# Exercise directions
Reproduce the data below verbatim from the line containing "What FreeCAD Python" through its final line, and produce nothing more.

# Dataset
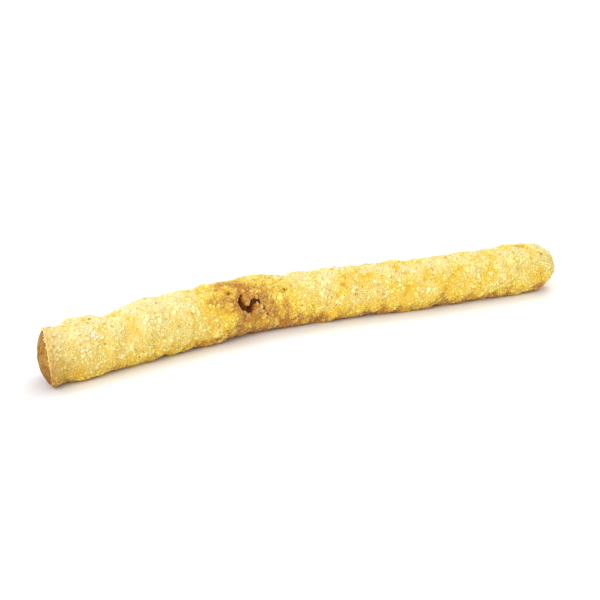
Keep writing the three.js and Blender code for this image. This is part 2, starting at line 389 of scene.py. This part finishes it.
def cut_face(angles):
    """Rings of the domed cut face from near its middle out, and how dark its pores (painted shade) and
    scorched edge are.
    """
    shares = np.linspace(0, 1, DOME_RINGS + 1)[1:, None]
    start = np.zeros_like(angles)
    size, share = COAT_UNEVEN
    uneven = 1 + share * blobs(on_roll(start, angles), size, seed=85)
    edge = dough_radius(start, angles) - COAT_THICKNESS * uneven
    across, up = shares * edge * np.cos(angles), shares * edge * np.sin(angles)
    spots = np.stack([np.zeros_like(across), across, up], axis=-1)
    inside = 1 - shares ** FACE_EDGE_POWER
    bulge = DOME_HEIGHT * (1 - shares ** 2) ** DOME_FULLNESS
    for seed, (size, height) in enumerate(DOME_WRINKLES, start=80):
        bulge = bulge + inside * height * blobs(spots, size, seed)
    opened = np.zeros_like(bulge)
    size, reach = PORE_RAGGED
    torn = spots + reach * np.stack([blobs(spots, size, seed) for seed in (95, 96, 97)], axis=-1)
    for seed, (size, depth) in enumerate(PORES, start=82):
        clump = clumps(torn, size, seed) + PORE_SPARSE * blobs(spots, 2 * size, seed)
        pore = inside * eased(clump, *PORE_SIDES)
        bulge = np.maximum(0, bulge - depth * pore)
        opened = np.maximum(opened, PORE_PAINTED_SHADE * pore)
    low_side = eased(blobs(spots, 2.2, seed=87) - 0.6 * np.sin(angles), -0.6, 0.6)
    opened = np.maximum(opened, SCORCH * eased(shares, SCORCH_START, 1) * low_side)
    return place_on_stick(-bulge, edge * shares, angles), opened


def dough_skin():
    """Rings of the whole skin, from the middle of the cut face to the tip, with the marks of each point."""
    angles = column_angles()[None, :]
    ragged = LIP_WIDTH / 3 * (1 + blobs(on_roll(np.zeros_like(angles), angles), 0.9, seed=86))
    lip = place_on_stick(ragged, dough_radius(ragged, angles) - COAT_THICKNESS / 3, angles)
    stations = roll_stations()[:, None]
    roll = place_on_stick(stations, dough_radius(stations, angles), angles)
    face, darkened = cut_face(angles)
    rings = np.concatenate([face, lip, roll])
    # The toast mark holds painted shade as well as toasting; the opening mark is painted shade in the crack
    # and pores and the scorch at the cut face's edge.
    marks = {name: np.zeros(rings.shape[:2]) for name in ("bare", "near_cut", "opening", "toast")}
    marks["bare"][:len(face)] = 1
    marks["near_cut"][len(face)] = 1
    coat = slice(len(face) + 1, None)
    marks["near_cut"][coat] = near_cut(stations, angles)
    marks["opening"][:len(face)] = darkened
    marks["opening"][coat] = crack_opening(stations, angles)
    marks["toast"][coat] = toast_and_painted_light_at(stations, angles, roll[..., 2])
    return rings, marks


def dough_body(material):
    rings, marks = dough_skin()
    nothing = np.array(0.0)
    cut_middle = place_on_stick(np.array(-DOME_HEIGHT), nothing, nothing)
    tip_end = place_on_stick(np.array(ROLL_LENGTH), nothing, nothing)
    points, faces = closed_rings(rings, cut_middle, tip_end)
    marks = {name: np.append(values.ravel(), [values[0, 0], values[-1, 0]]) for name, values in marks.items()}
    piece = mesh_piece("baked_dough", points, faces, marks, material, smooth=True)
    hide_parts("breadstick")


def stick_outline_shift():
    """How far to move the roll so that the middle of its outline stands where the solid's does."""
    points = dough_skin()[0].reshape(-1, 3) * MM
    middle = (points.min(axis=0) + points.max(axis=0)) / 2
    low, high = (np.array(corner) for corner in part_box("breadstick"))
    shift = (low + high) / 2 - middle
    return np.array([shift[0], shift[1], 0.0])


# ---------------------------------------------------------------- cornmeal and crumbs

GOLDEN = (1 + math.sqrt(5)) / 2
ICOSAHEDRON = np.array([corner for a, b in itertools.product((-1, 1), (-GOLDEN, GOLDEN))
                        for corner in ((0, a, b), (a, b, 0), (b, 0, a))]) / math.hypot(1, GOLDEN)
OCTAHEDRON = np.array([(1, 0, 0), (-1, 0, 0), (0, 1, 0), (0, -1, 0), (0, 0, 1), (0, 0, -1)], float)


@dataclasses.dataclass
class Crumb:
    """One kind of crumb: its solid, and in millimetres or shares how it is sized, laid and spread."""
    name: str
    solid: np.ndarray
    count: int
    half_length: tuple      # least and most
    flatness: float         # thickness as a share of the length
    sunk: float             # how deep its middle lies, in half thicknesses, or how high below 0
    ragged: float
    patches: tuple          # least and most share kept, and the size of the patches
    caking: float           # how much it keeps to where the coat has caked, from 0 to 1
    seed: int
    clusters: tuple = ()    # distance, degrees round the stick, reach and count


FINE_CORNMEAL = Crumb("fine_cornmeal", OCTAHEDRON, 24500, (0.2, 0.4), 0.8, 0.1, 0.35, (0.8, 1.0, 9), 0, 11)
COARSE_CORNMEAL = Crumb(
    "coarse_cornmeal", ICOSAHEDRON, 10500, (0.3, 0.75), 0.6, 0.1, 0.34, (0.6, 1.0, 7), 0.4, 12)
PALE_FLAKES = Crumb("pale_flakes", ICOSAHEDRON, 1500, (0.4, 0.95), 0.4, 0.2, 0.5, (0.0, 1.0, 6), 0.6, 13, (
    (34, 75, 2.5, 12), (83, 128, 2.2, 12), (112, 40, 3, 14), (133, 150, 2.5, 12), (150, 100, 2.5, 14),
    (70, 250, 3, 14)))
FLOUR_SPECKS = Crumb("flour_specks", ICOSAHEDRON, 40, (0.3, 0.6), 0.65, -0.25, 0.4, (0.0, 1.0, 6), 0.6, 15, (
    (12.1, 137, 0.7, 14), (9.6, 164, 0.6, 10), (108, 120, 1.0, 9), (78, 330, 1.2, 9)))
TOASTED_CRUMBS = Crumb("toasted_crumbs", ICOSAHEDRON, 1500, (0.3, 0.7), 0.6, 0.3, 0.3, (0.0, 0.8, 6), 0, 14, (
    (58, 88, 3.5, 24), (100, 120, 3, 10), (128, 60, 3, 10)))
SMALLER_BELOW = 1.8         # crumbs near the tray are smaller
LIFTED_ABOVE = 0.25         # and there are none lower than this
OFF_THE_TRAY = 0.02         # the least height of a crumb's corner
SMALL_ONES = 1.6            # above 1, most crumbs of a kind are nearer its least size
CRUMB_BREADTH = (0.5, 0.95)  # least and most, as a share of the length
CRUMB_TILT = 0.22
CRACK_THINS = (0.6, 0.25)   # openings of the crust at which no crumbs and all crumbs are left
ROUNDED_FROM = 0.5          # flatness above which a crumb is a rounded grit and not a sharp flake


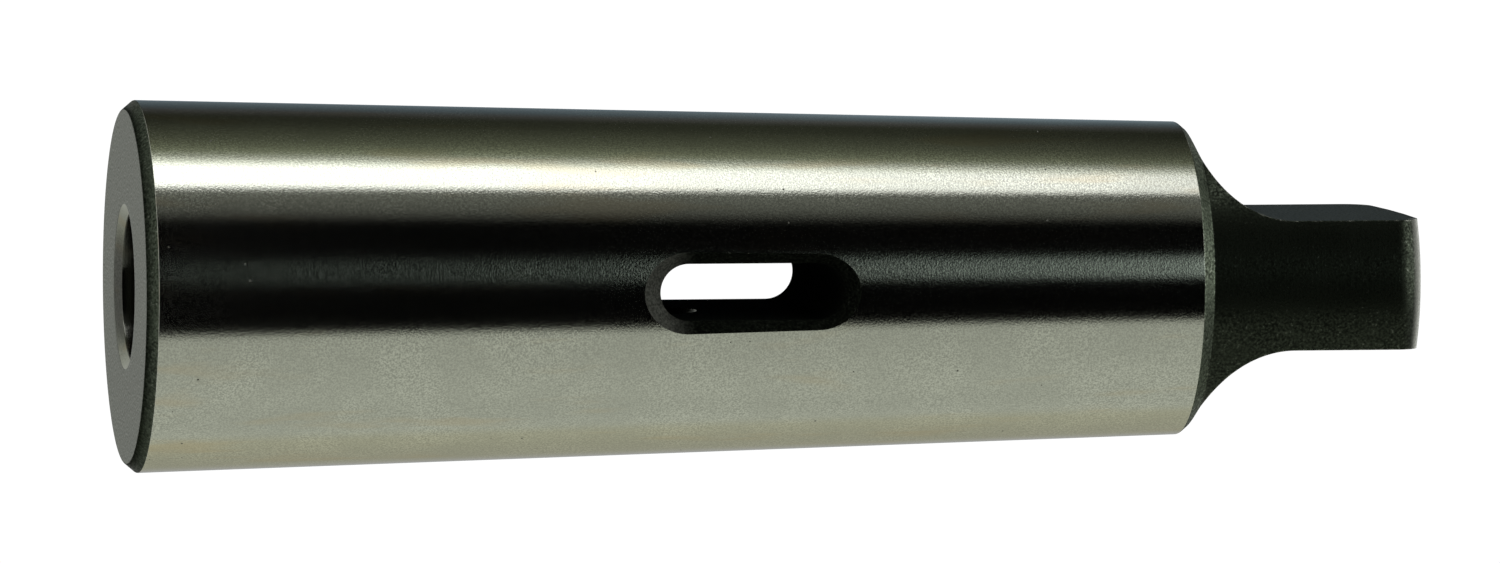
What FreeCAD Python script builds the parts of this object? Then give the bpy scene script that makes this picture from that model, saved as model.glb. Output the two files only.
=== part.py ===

# Output below
What FreeCAD Python script builds the parts of this object? Then give the bpy scene script that makes this picture from that model, saved as model.glb. Output the two files only.
=== part.py ===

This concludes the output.